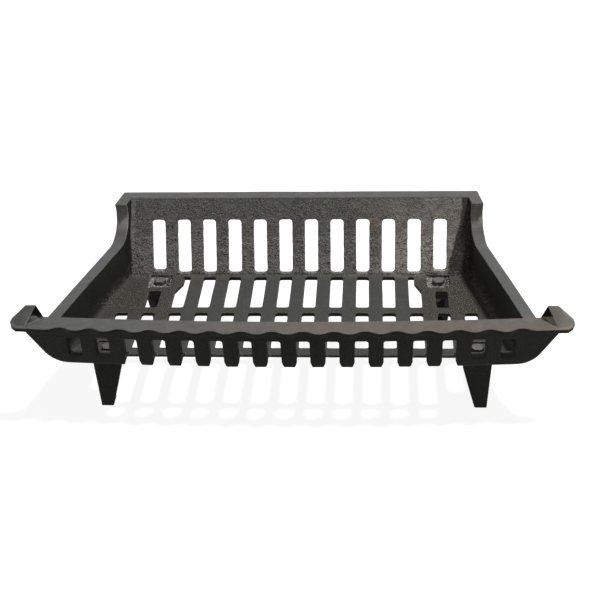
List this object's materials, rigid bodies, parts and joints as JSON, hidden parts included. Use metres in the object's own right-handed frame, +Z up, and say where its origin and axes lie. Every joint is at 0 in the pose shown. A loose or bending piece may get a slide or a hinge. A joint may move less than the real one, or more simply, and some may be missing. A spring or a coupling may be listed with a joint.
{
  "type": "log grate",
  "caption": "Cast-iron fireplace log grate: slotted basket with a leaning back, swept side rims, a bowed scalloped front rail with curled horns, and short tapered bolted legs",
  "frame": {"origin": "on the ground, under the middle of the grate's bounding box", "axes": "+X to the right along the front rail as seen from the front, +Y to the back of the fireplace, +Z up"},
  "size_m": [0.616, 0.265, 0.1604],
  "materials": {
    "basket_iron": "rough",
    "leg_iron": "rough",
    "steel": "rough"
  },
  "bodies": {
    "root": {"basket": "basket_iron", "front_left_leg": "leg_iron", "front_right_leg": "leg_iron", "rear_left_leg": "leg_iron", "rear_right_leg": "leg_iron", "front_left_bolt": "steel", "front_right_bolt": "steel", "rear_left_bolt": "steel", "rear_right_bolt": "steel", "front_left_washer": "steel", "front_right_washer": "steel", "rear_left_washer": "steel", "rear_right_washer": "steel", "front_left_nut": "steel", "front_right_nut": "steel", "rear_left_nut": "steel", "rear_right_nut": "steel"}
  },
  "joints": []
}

-.-.-

## Written task
Reproduce the complete set of lines precisely as supplied.

## Solution to the exercise
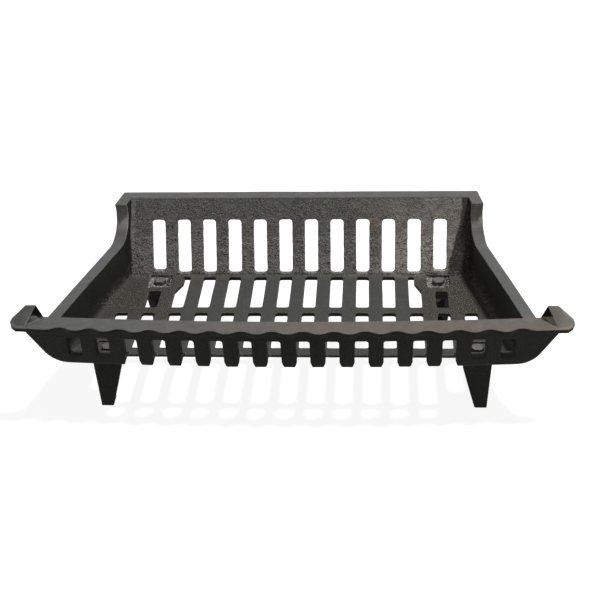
List this object's materials, rigid bodies, parts and joints as JSON, hidden parts included. Use metres in the object's own right-handed frame, +Z up, and say where its origin and axes lie. Every joint is at 0 in the pose shown. A loose or bending piece may get a slide or a hinge. A joint may move less than the real one, or more simply, and some may be missing. A spring or a coupling may be listed with a joint.
{
  "type": "log grate",
  "caption": "Cast-iron fireplace log grate: slotted basket with a leaning back, swept side rims, a bowed scalloped front rail with curled horns, and short tapered bolted legs",
  "frame": {"origin": "on the ground, under the middle of the grate's bounding box", "axes": "+X to the right along the front rail as seen from the front, +Y to the back of the fireplace, +Z up"},
  "size_m": [0.616, 0.265, 0.1604],
  "materials": {
    "basket_iron": "rough",
    "leg_iron": "rough",
    "steel": "rough"
  },
  "bodies": {
    "root": {"basket": "basket_iron", "front_left_leg": "leg_iron", "front_right_leg": "leg_iron", "rear_left_leg": "leg_iron", "rear_right_leg": "leg_iron", "front_left_bolt": "steel", "front_right_bolt": "steel", "rear_left_bolt": "steel", "rear_right_bolt": "steel", "front_left_washer": "steel", "front_right_washer": "steel", "rear_left_washer": "steel", "rear_right_washer": "steel", "front_left_nut": "steel", "front_right_nut": "steel", "rear_left_nut": "steel", "rear_right_nut": "steel"}
  },
  "joints": []
}